Wer außer ihm selbst hätte es gedacht, daß Bernard-Henri Lévy der Mittelpunkt der libyschen Revolution ist, dieser Mann, völlig ungetrübt vom Wissen, was der Islam ist, welche Position Juden und Christen vom Islam eingeräumt wird, und wie Muslime ticken.

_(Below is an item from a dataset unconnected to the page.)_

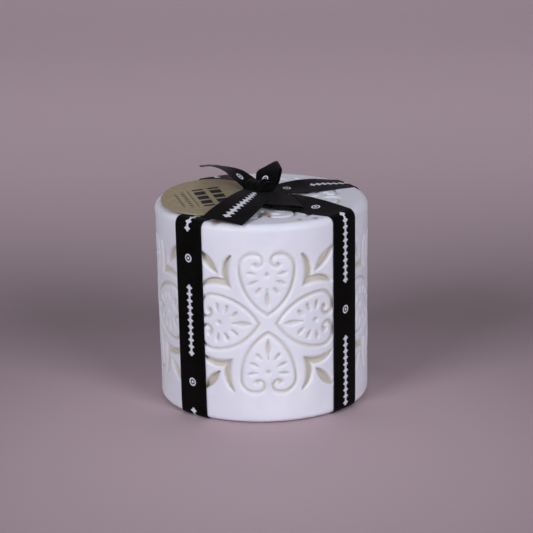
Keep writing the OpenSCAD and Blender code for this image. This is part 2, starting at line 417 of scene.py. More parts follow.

"Die Ereignisse haben die Libyer wenigstens eine Sache gelehrt. Israel und die Juden sind nicht ihre einzigen und nicht einmal ihre Hauptfeinde. Vielleicht sind sie es überhaupt nicht." Dieser Satz schafft es, in fetten Lettern auf der Seite 15 der Arche zu prangen, so daß jeder Leser auf einen Blick begreift, daß hier die absolute Inkompetenz am Werke ist. So geht denn auch das Interview immer weiter, zwei taube Nüsse scheppern aneinander, und ihr Lärm verhallt im Gelächter der Muslime Libyens, Syriens ("Assad macht's nicht mehr lange."), der palästinensischen Araber ("Beide Seiten müssen Anstrengungen unternehmen.") Über die Politik Israels weiß er ebenso wenig wie über den Islam und die Muslime ("daß Israel ins Reine kommt mit diesen Prinzipien der Angemessenheit und des Friedens, die die Grundprinzipien des Zionismus sind, und die zu oft vergessen wurden.") Es folgt noch ein Bericht, wo überall er in den letzten Jahren im Nahen Osten gewesen ist außer in Israel, und eine Einschätzung über Israels zukünftige Operationen gegen den Iran. Auch für die israelische Regierung hat er Ratschläge: "Die Wahrheit ist, daß alles versucht werden muß, es nicht zu einem Krieg kommen zu lassen." Wer hätte das gewußt? Na, und "Marine Le Pen. Ebenso gefährlich wie ihr Vater war."

Ich sitze meine paar Exemplare aus, die ich noch zu bekommen habe, und das war's dann. Geh unter, schöne Arche, sie achteten nur wenig dein!